[SUPPLIED MATERIAL]:
============================================================

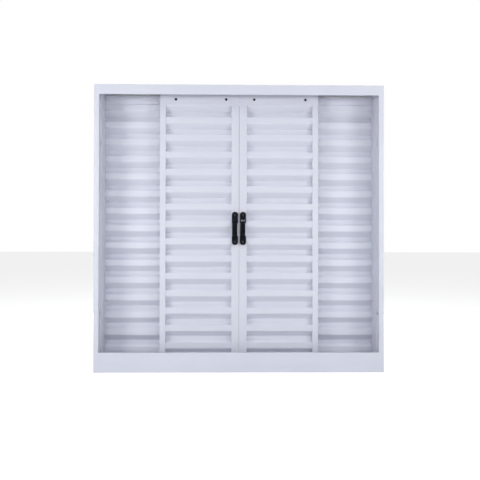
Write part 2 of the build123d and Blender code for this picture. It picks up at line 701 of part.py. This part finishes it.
def make_guides(name, shoe_xs):
    """Nylon shoes that slide between the head's fins, each held by a screw through the top rail."""
    front = SLIDING_FRONT
    back = SLIDING_FRONT + LEAF_DEPTH
    block = SHOE_BLOCK_LENGTH / 2
    neck = SHOE_NECK_LENGTH / 2
    shoe = SHOE_LENGTH / 2
    inside = SLIDING_HEAD - WALL
    head_face = front - GUIDE_SCREW_HEAD_DEEP
    with BuildPart() as shoes:
        for x in shoe_xs:
            box(x - block, x + block, front + WALL + SEAT_CLEARANCE, back - WALL - SEAT_CLEARANCE,
                SLIDING_RAIL_FOOT + SKIRT + WALL, inside)
            box(x - neck, x + neck, front + SHOE_NECK_INSET, back - SHOE_NECK_INSET, inside, SLIDING_HEAD)
            box(x - shoe, x + shoe, MIDDLE_FIN + FIN / 2 + SHOE_CLEARANCE,
                REAR_FIN - FIN / 2 - SHOE_CLEARANCE, SLIDING_HEAD, SLIDING_HEAD + SHOE_HEIGHT)
            bore(x, front, GUIDE_SCREW_HEIGHT, SCREW_RADIUS, "Y", 2 * GUIDE_SCREW_LENGTH + FIN)
    save(shoes, f"{name}_guide_shoes")
    with BuildPart() as screws:
        for x in shoe_xs:
            rod(x, GUIDE_SCREW_HEIGHT, head_face, front, GUIDE_SCREW_HEAD)
            rod(x, GUIDE_SCREW_HEIGHT, front, front + GUIDE_SCREW_LENGTH, SCREW_RADIUS)
            cut_cross(x, GUIDE_SCREW_HEIGHT, head_face, GUIDE_SCREW_CROSS)
    save(screws, f"{name}_guide_screws")


# ---------------------------------------------------------------- handles and latch


def handle_ends():
    """Heights of a handle's two screws."""
    return [HANDLE_MIDDLE + end * HANDLE_SCREW_SPACING / 2 for end in (-1, 1)]


def make_handle(name, x, window):
    """A pull handle: a waisted plate, a screw boss at each end and a raised grip nearer its left edge."""
    leaf = SLIDING_FRONT
    low, high = handle_ends()
    radius = HANDLE_WIDTH / 2
    grip_front = leaf - GRIP_REACH
    boss_face = leaf - BOSS
    head_seat = boss_face + HANDLE_SCREW_SET + HANDLE_SCREW_HEAD_DEEP
    with BuildPart() as handle:
        with BuildSketch(facing_room(leaf)):
            bar(x - WAIST_LEFT, x + WAIST_RIGHT, low, high)
        extrude(amount=PLATE)
        with BuildSketch(facing_room(leaf)):
            bar(x - radius, x + radius, low, GRIP_FOOT)
            bar(x - radius, x + radius, GRIP_TOP, high)
        extrude(amount=NECK)
        with BuildSketch(facing_room(leaf)):
            with Locations((x, low), (x, high)):
                Circle(radius)
        extrude(amount=BOSS)
        with BuildSketch(Plane.YZ.offset(x - WAIST_LEFT)):
            bar(grip_front, leaf - PLATE, GRIP_FOOT, GRIP_TOP)
            fillet(vertices().group_by(Axis.X)[0], GRIP_CORNER)
            bar(grip_front + GRIP_THICKNESS, leaf - PLATE, GRIP_FOOT + GRIP_THICKNESS,
                GRIP_TOP - GRIP_THICKNESS, mode=Mode.SUBTRACT)
        extrude(amount=GRIP_WIDTH)
        for end in (low, high):
            bore(x, boss_face, end, HANDLE_SCREW_HEAD + 2 * SEAT_CLEARANCE, "Y", 2 * (head_seat - boss_face))
            bore(x, leaf - BOSS / 2, end, SCREW_RADIUS + SEAT_CLEARANCE, "Y", 2 * BOSS)
        if window:
            cut_handle_window(x)
    save(handle, name)
    with BuildPart() as screws:
        for end in (low, high):
            rod(x, end, head_seat - HANDLE_SCREW_HEAD_DEEP, head_seat, HANDLE_SCREW_HEAD)
            rod(x, end, head_seat, head_seat + HANDLE_SCREW_LENGTH, SCREW_RADIUS)
            cut_cross(x, end, head_seat - HANDLE_SCREW_HEAD_DEEP, HANDLE_SCREW_CROSS)
    save(screws, f"{name}_screws")


def cut_handle_window(x):
    """Cut the slider's window, the sunk rim round it and a small vent below the grip."""
    leaf = SLIDING_FRONT
    half = WINDOW_WIDTH / 2
    window_top = WINDOW_FOOT + WINDOW_HEIGHT
    cut_box(x - half, x + half, leaf - BOSS, leaf + 1.0, WINDOW_FOOT, window_top)
    cut_box(x - half - WINDOW_RIM, x + half + WINDOW_RIM, leaf - NECK, leaf - NECK + WINDOW_RIM_DEEP,
            WINDOW_FOOT, window_top + WINDOW_RIM / 2)
    bore(x - VENT_LEFT, leaf - NECK, GRIP_FOOT - VENT_BELOW, VENT_RADIUS, "Y", 2 * VENT_DEEP)


def handle_screw_holes(x):
    """Cut the holes for one handle's screws in the current stile."""
    for height in handle_ends():
        bore(x, SLIDING_FRONT, height, SCREW_RADIUS, "Y")


def hook_port(x0, x1, heights):
    """Cut a hook's way through an upright wall between two values of X, in the current part."""
    cut_box(x0, x1, HOOK_PLATE_Y - HOOK_PORT_CLEARANCE, HOOK_BACK + HOOK_PORT_CLEARANCE, *heights)


def right_stile_latch_cuts():
    """Cut the right meeting stile for its handle, the slider's stem and the hook's way out."""
    handle_screw_holes(RIGHT_HANDLE_X)
    cut_box(DRIVE_PIN_X - STEM_SLOT / 2, DRIVE_PIN_X + STEM_SLOT / 2, SLIDING_FRONT - 1.0,
            SLIDING_FRONT + WALL + 1.0, WINDOW_FOOT + STEM_SLOT_INSET,
            WINDOW_FOOT + WINDOW_HEIGHT - STEM_SLOT_INSET)
    hook_port(0.0, SEAM / 2 + WALL + 0.1, RIGHT_PORT)


def left_stile_latch_cuts():
    """Cut the left meeting stile for its handle and for the hook's way in."""
    handle_screw_holes(LEFT_HANDLE_X)
    hook_port(-SEAM / 2 - WALL - 0.1, 0.0, LEFT_PORT)


def from_pivot(radius, above_left):
    """The X and Z of a point at this radius and this angle above the way to the left stile."""
    angle = math.radians(above_left)
    return PIVOT_X - radius * math.cos(angle), PIVOT_HEIGHT + radius * math.sin(angle)


def make_latch_hook():
    """The hook: a hub with a notch for the slider's pin, an arm, and a beak round the pivot."""
    arm = HOOK_REST + HOOK_SPREAD
    middle = HOOK_REST + HOOK_SPREAD / 2
    arm_length = HOOK_OUTER - 1.0
    notch_angle = -HOOK_TURN / 2
    notch_middle = from_pivot(NOTCH_START + NOTCH_LENGTH / 2, 180.0 - notch_angle)
    outer_points = [from_pivot(HOOK_OUTER, turn) for turn in (arm, middle, HOOK_REST)]
    inner_points = [from_pivot(HOOK_INNER, turn) for turn in (arm, middle, HOOK_REST)]
    with BuildPart() as hook:
        with BuildSketch(facing_room(HOOK_BACK)):
            with Locations((PIVOT_X, PIVOT_HEIGHT)):
                Circle(HOOK_HUB)
            with BuildLine():
                outer_arc = ThreePointArc(*outer_points)
                inner_arc = ThreePointArc(*inner_points)
                Line(outer_arc @ 0, inner_arc @ 0)
                Line(outer_arc @ 1, inner_arc @ 1)
            make_face()
            with Locations(Location((*from_pivot(arm_length / 2, arm), 0), 180.0 - arm)):
                Rectangle(arm_length, HOOK_ARM)
            with Locations(Location((*notch_middle, 0), notch_angle)):
                Rectangle(NOTCH_LENGTH, NOTCH_WIDTH, mode=Mode.SUBTRACT)
            with Locations((PIVOT_X, PIVOT_HEIGHT)):
                Circle(PIVOT_RADIUS + AXLE_CLEARANCE, mode=Mode.SUBTRACT)
        extrude(amount=HOOK_THICKNESS)
    save(hook, "latch_hook")


def make_latch_body():
    """The nylon block inside the right meeting stile that holds the pivot, and the pivot itself."""
    inside_left = SEAM / 2 + WALL + SEAT_CLEARANCE
    inside_right = SEAM / 2 + MEETING_STILE - GROOVE - WALL - SEAT_CLEARANCE
    body_front = HOOK_BACK + BODY_GAP
    cap_back = HOOK_PLATE_Y - PIVOT_PLAY
    with BuildPart() as body:
        box(inside_left, inside_right, body_front, body_front + BODY_THICKNESS, BODY_FOOT, BODY_TOP)
        bore(PIVOT_X, body_front, PIVOT_HEIGHT, PIVOT_RADIUS, "Y", 2 * BODY_THICKNESS)
    save(body, "latch_body")
    with BuildPart() as pivot:
        rod(PIVOT_X, PIVOT_HEIGHT, cap_back, HOOK_BACK + PIVOT_HOLD, PIVOT_RADIUS)
        rod(PIVOT_X, PIVOT_HEIGHT, cap_back - PIVOT_CAP, cap_back, PIVOT_CAP_RADIUS)
    save(pivot, "latch_pivot")


def make_latch_slider():
    """The thumb slider: a pad in the handle's window, a stem through the stile and a tail with a pin."""
    pad_left = RIGHT_HANDLE_X - WINDOW_WIDTH / 2 + PAD_CLEARANCE
    pad_right = RIGHT_HANDLE_X + WINDOW_WIDTH / 2 - PAD_CLEARANCE
    pad_foot = WINDOW_FOOT + PAD_CLEARANCE
    pad_back = SLIDING_FRONT - BODY_GAP
    stem_back = SLIDING_FRONT + WALL + BODY_GAP
    stem_top = STEM_FOOT + STEM
    tail_back = HOOK_PLATE_Y - TAIL_GAP
    pin_height = PIVOT_HEIGHT - SLIDER_TRAVEL / 2
    with BuildPart() as slider:
        box(pad_left, pad_right, SLIDING_FRONT - NECK, pad_back, pad_foot, pad_foot + PAD_HEIGHT)
        box(DRIVE_PIN_X - STEM / 2, DRIVE_PIN_X + STEM / 2, pad_back, stem_back, STEM_FOOT, stem_top)
        box(DRIVE_PIN_X - TAIL_LEFT, DRIVE_PIN_X + TAIL_RIGHT, stem_back, tail_back,
            pin_height - STEM / 2, stem_top)
        rod(DRIVE_PIN_X, pin_height, tail_back, HOOK_BACK, DRIVE_PIN_RADIUS)
    save(slider, "latch_slider")


def make_latch_keeper():
    """The steel plate behind the edge of the left meeting stile that the hook grips."""
    edge = -SEAM / 2 - WALL
    with BuildPart() as keeper:
        box(edge - KEEPER_THICKNESS, edge, HOOK_PLATE_Y - KEEPER_MARGIN, HOOK_BACK + KEEPER_MARGIN,
            KEEPER_FOOT, KEEPER_TOP)
        hook_port(edge - 2 * KEEPER_THICKNESS, edge + 1.0, LEFT_PORT)
    save(keeper, "latch_keeper")


def make_meeting_seal():
    """A soft strip on the left meeting stile's edge that the right leaf closes against."""
    front = SLIDING_FRONT + MEETING_SEAL_DEPTH
    foot = LEAF_FOOT + MEETING_SEAL_END
    with BuildPart() as seal:
        with BuildSketch(Plane.XY.offset(foot)):
            bar(-SEAM / 2, SEAM / 2 - SEAL_GAP, front, front + MEETING_SEAL_WIDTH)
        extrude(amount=SLIDING_RAIL_FOOT - MEETING_SEAL_END - foot)
    save(seal, "meeting_seal")


def make_fixed_leaf_screws(stiles):
    """The fixed leaves' corner screws, and the countersunk ones that hold them from behind."""
    with BuildPart() as corners:
        corner_screws(stiles, FIXED_FRONT, FIXED_RAIL_FOOT)
    save(corners, "fixed_corner_screws")
    with BuildPart() as rear_screws:
        for x in (-REAR_SCREW_X, REAR_SCREW_X):
            for height in REAR_SCREW_HEIGHTS:
                with BuildSketch(facing_room(BACK)):
                    with Locations((x, height)):
                        Circle(SCREW_HEAD - SEAT_CLEARANCE / 2)
                with BuildSketch(facing_room(BACK - WALL)):
                    with Locations((x, height)):
                        Circle(SCREW_RADIUS)
                loft()
                rod(x, height, BACK - WALL - REAR_SHANK, BACK - WALL, SCREW_RADIUS)
    save(rear_screws, "fixed_rear_screws")


def main():
    """Make every piece and write it."""
    make_jamb(-1, "left_jamb")
    make_jamb(1, "right_jamb")
    make_head_track()
    make_sill_track()
    make_frame_corner_screws()
    make_jamb_bumpers()
    make_head_brush_seal()
    fixed_stiles = make_fixed_leaf(-1, "left_fixed") + make_fixed_leaf(1, "right_fixed")
    make_fixed_leaf_screws(fixed_stiles)
    make_sliding_leaf(-1, "left_leaf", LEFT_SHOE_INSETS, left_stile_latch_cuts)
    make_sliding_leaf(1, "right_leaf", RIGHT_SHOE_INSETS, right_stile_latch_cuts)
    make_handle("left_handle", LEFT_HANDLE_X, window=False)
    make_handle("right_handle", RIGHT_HANDLE_X, window=True)
    make_latch_hook()
    make_latch_body()
    make_latch_slider()
    make_latch_keeper()
    make_meeting_seal()


main()
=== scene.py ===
"""Looks for the louvred shutter window: materials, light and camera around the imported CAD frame."""

import json
import math

import bmesh
import bpy
from mathutils import Matrix, Vector


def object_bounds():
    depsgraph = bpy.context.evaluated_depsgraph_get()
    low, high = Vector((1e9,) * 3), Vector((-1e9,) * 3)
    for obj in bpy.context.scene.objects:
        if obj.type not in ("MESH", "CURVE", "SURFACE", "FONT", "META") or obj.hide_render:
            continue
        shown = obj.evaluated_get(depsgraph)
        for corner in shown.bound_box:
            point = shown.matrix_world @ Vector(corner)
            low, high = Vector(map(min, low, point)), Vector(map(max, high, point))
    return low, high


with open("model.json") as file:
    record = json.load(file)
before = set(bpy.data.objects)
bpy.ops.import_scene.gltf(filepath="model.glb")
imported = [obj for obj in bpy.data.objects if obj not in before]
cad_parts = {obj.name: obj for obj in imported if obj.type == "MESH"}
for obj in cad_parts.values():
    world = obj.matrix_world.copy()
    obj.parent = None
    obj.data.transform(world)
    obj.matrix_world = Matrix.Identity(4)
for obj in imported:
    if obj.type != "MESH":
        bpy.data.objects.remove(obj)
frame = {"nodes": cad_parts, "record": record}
cad_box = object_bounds()

NODES = frame["nodes"]
FRONT_PLANE = cad_box[0][1]
MM = 0.001


# ---------------------------------------------------------------- node helpers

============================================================

[YOUR INSTRUCTIONS]:
Go back to the data above and please quote exactly, and only, the lines from the line with "in imported if" through its last line.

[TASK RESPONSE]:
cad_parts = {obj.name: obj for obj in imported if obj.type == "MESH"}
for obj in cad_parts.values():
    world = obj.matrix_world.copy()
    obj.parent = None
    obj.data.transform(world)
    obj.matrix_world = Matrix.Identity(4)
for obj in imported:
    if obj.type != "MESH":
        bpy.data.objects.remove(obj)
frame = {"nodes": cad_parts, "record": record}
cad_box = object_bounds()

NODES = frame["nodes"]
FRONT_PLANE = cad_box[0][1]
MM = 0.001


# ---------------------------------------------------------------- node helpers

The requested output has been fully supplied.